The unusual episode provides rare insight into what happens when a superstar athlete gets caught up in a potentially embarrassing incident.

Ultimately, a Falcons official, former NFL star Billy "White Shoes" Johnson, attempted to negotiate a financial settlement with Spencer on Vick's behalf over the missing watch, and no charges were filed. Atlanta police concluded the taking of the watch was a simple mistake that was handled correctly by its officers.

But Spencer and some in the TSA view the incident as an abuse of authority in which a police department pressured a theft victim into not filing charges to avoid embarrassing a city's football star.
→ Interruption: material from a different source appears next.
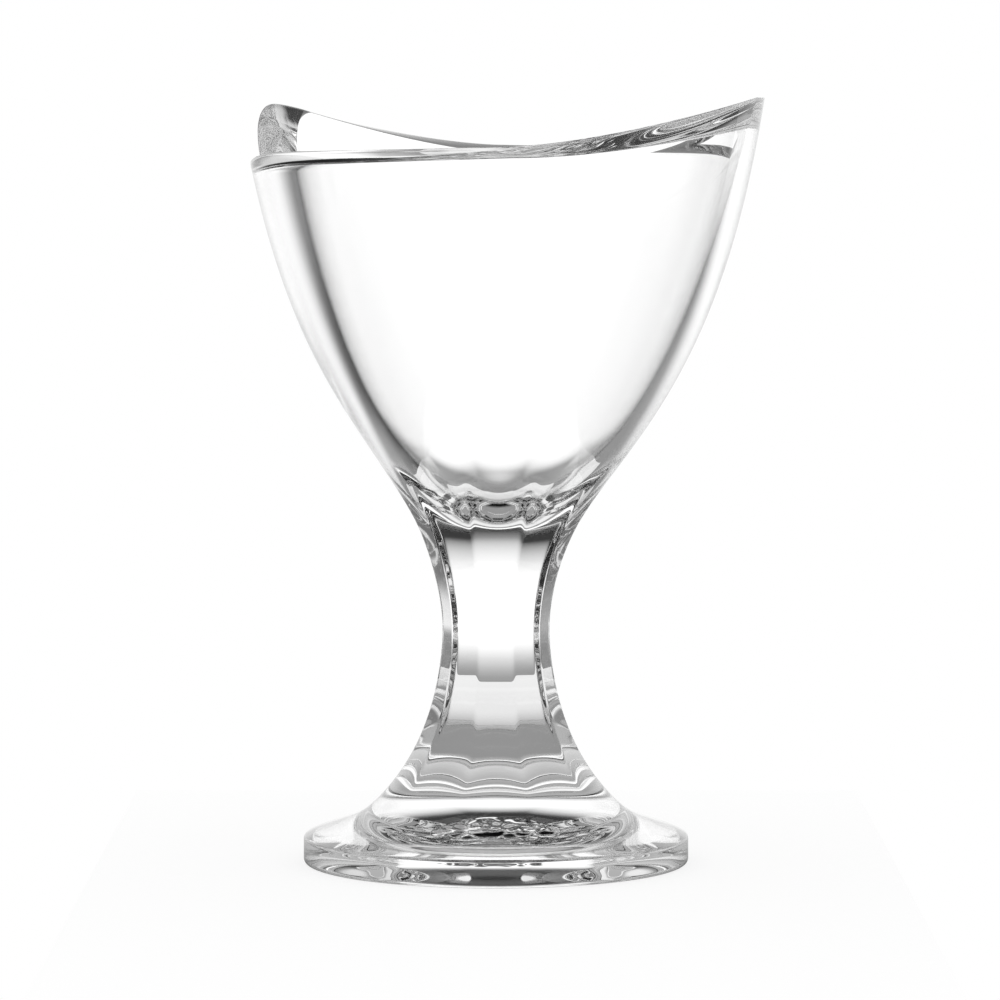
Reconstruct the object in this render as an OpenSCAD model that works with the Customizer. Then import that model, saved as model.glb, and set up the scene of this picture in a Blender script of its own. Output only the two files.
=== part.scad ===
// Footed parfait glass of clear pressed glass: a thick-walled bowl with a swirled rim,
// a short waisted stem with flat panels, and a round foot.
// Millimetres. Z is up, and the origin is the centre of the face that the foot rests on.

/* [Bowl] */
// Height of the rim's tips above the table
tip_h = 153; // [148:1:160]
// Radius of the bowl's outside at the height of the tips
tip_r = 52.4; // [50:0.2:55]
// Outward lean of the bowl's wall at the tips, as a slope
tip_slope = 0.154; // [0.1:0.002:0.2]
// Height of the cavity's lowest point above the table
floor_h = 70; // [68:0.5:74]
// Wall at the height of the tips, halfway between its thick side and its thin side
rim_wall = 5.6; // [4.6:0.1:6.4]
// Lean of the cavity towards +X, which makes one side of the bowl thicker, in degrees
cavity_lean = 1.8; // [0:0.1:2.4]
// Distance of the bowl's axis from the stem's, towards +X
bowl_shift = 1.1; // [0:0.1:1.6]

/* [Rim] */
// Rise of the rim from its lowest places to its tips
rim_rise = 12.8; // [8:0.2:15]
// Direction in which the near stretch of the rim ends in its tip, in degrees from +X
near_tip_az = -3; // [-8:1:0]
// Direction in which the far stretch of the rim ends in its tip, in degrees from +X
far_tip_az = 152.5; // [146:0.5:158]
// Turn over which the rim falls from each tip to the next stretch, in degrees
fall_turn = 12.6; // [8:0.2:16]
// Height of the rounding across the rim
crown = 0.35; // [0.2:0.05:1]
// Fall of the rim's face from its outer edge to its inner edge
face_fall = 1.8; // [0.8:0.1:2.4]
// Fall of the face at the near tip, where it is widest
near_face_fall = 5.8; // [3:0.2:6.6]

/* [Stem] */
// Height of the stem's waist above the table
waist_h = 46.8; // [44:0.2:50]
// Radius of the stem's waist, at the corners of its panels
waist_r = 10.8; // [9.6:0.2:12]
// Number of flat panels round the stem
panels = 10; // [8:1:12]
// Height at which the panels start above the foot
panel_low_h = 15; // [14:0.5:18]
// Height at which the panels end under the bowl
panel_high_h = 80; // [74:0.5:84]

/* [Foot] */
// Radius of the foot
foot_r = 38.6; // [37:0.2:42]
// Height of the foot's top where the stem's flare ends
foot_top_h = 10.8; // [10:0.2:12]
// Height of the foot's upright side, from the table to its upper corner
edge_h = 4.4; // [3.6:0.2:5]
// Reach of the rounding of that upper corner
edge_corner = 1; // [0.4:0.1:1.4]
// Radius that rounds the side's lower edge
edge_round = 1; // [0.5:0.1:1.6]
// Inner radius of the flat ring that the foot rests on
ring_r = 34.5; // [31:0.5:36]
// Depth of the hollow under the foot where its dome starts
hollow_depth = 3.2; // [2:0.1:3.8]
// Radius of the dome in the middle of the hollow
hollow_r = 20; // [16:0.5:23]
// Rise of the dome above the hollow
dome_rise = 3.6; // [2:0.2:4.6]

/* [Hidden] */
glass = [0.86, 0.92, 0.93, 0.45];

// Solid glass of the bowl between the stem and the cavity
bowl_base = 8;
// Height at which the stem is fused to the bowl, and to the foot
bowl_joint_h = floor_h - bowl_base;
foot_joint_h = 12.6;
// Heights between which the bowl's axis moves off the stem's
shift_low_h = 56;
shift_high_h = 90;

// Place of the shoulder, where the full glass of the stem opens into the bowl, from the waist
shoulder_rise = 22.4;
shoulder_out = 6.1;
shoulder_slope = 0.59;
// Reach of the handles of the outline's curves
waist_up = 9.8;
waist_down = 6.1;
shoulder_down = 3;
shoulder_up = 18.9;
tip_down = 52.8;
// Distance of the flare's lower end from the foot's edge, and the pull that bends the flare
flare_in = 12.6;
flare_pull_out = 1.65;
flare_pull_up = 11.5;
// Pulls that bend the foot's top at its outer end and at its inner end
plate_out_pull = [-3, 1.5];
plate_in_pull = [3, -2.4];

// Steps along each curve of the outline, along the foot's curves and roundings, and across the rim
curve_steps = 16;
foot_steps = 10;
arc_steps = 6;
crown_steps = 5;
// Sides of the bowl and the stem, and of the foot
sides = 60;
turn_sides = 120;
// Least turn between two sides, in degrees
least_turn = 1;
// Rings of the bowl's wall below and above its middle, of its cavity, and of the stem
low_rings = 9;
high_rings = 7;
cavity_rings = 14;
stem_rings = 18;

// Shares of the rim's rise: its level midway, the slope of its low half, and its dip
mid_share = 0.258;
slope_share = 0.091;
dip_share = mid_share - slope_share;
dip_width_share = 0.05;
wave_power = 1.6;
// Place along a stretch from which its tip is level
level_share = 0.955;
// Share of the face's fall that is lost at the dip, and how the fall grows towards the near tip
dip_face_share = 0.8;
face_power = 1.3;
// Shares of the fall after a tip at which the rim has a side
fall_shares = [0, 0.4, 0.7, 0.9, 1];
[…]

Other than Spencer, most of the primary figures in the case declined to be interviewed for this story. Their version of events comes from interviews they gave to the Atlanta police's Office of Professional Standards, or internal affairs, which investigated the case after reporters brought the matter to its attention. A copy of the office's final report, which contained the interviews, was obtained by The Washington Post under a Georgia Open Records Act request. Vick refused to be interviewed by internal affairs and declined to comment for this story through the Falcons.

Spencer, 40, bought the watch, which has Rolex inscribed on its face, in Qatar last year. After having been one of the first security screeners hired by the TSA when it took over airport checkpoints in the fall of 2002, Spencer took a temporary leave from the agency to work in the Middle East for a security contractor and had purchased the watch, a few new suits and some rings, before returning to his TSA job in April.

The watch "was a symbol of what I had done while I was there," Spencer said. "Whether it's authentic or not, I don't know. It's sentimental to me."

The Missing Watch

The authenticity of the watch mattered little at about 3:15 p.m. on Oct. 12.

The Falcons were on their way to a successful season in which they reached the NFC championship game before losing to the Philadelphia Eagles. And Vick, 24, was en route to cementing his status as one of the sport's most dynamic, exciting and marketable players. He was the top overall selection in the 2001 NFL draft from Virginia Tech, and in December he signed a 10-year, $130 million contract extension with the Falcons that included $37 million in bonus money (beginning with a $7.5 million signing bonus and a $22.5 million bonus, reportedly due this month, for being on the roster).

October 12 was a Tuesday, the traditional day off for NFL players, and Vick, a spokesman for Orlando-based AirTran Airways, and the other members of his party were on their way to the carrier's afternoon flight to Newport News, Va., Vick's home town.

Surveillance camera videotapes of the security checkpoint taken that day show employees standing and waiting for passengers to enter the screening area, according to sources who have seen the tapes. Spencer is seen putting his watch in a screening bowl and laying it on the conveyor belt. Spencer is then called away by a colleague -- to attend a training session, Spencer said -- leaving the watch moving along the belt. Moments later, Vick and three traveling companions, one a toddler, pass through the checkpoint.